Implementation Process
Running Supervised Fine-Tuning (SFT)
To align the model with preference data, begin with SFT:
For instance, running SFT on the Pythia 6.9B model with Anthropic-HH data involves:
python -u train.py model=pythia69 datasets=[hh] loss=sft exp_name=anthropic_dpo_pythia69 gradient_accumulation_steps=2 batch_size=64 eval_batch_size=32 trainer=FSDPTrainer sample_during_eval=false
Running Direct Preference Optimization (DPO)
Building on the SFT model, initiate DPO by incorporating:
loss=dpo
loss.beta=DESIRED_BETA
(where typical values range from 0.1 to 0.5)
For example, to execute DPO on the Pythia 6.9B model, you would use:
python -u train.py model=pythia69 datasets=[hh] loss=dpo loss.beta=0.1 model.archive=/path/to/checkpoint/from/sft/step-XXXX/policy.pt exp_name=anthropic_dpo_pythia69 gradient_accumulation_steps=2 batch_size=32 eval_batch_size=32 trainer=FSDPTrainer sample_during_eval=false
Trainer Options
- BasicTrainer: Partitions models across multiple GPUs without significant speedup but increases memory availability.
- FSDPTrainer: Integrates PyTorch's Fully Sharded Data Parallel for more efficient use of GPU resources, advantageous in multi-GPU settings.
- TensorParallelTrainer: Experimental option using PyTorch tensor parallelism for sharding on GPUs.
Adding New Datasets
Adding custom datasets requires minimal effort.

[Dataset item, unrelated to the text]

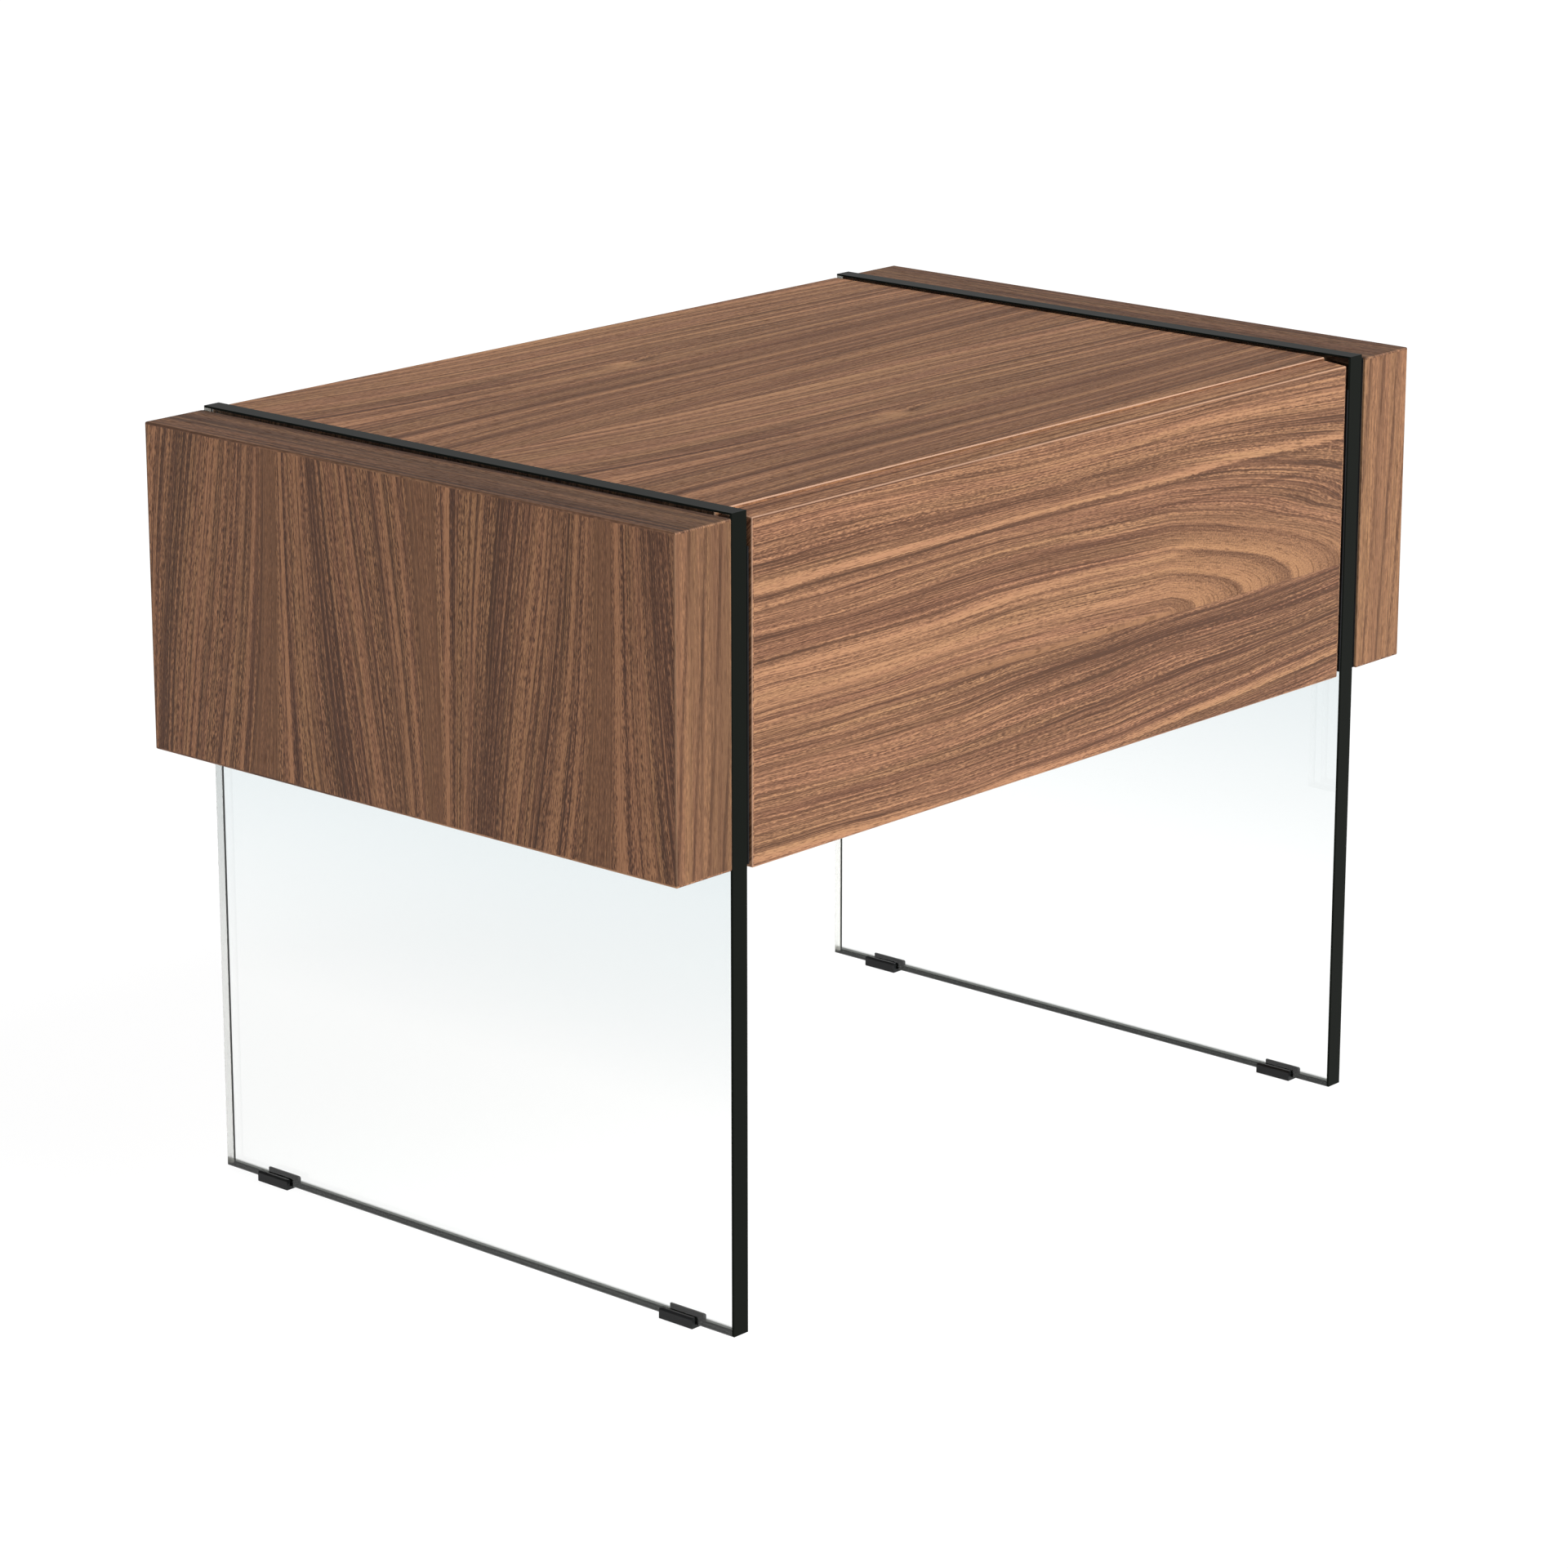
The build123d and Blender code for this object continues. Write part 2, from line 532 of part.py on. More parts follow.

You need to adjust preference_datasets.py
to accommodate new datasets by establishing a dictionary structure that maps prompts to responses and prefers response pairings.
Tips for Optimized Training
Leveraging multiple GPUs with FSDP can accelerate training significantly. Users are encouraged to opt for batch sizes that maximize GPU utilization and consider mixed precision and activation checkpointing strategies to enhance efficiency.
Citing DPO
The repository and the research can be cited in academic work using a specified BibTeX entry, ensuring proper acknowledgment of the DPO methodology and contributions.
For researchers and developers aiming to incorporate preference optimization in language model training, the DPO repository offers robust tools and documented pathways to tailor the training process to diverse datasets and computational environments.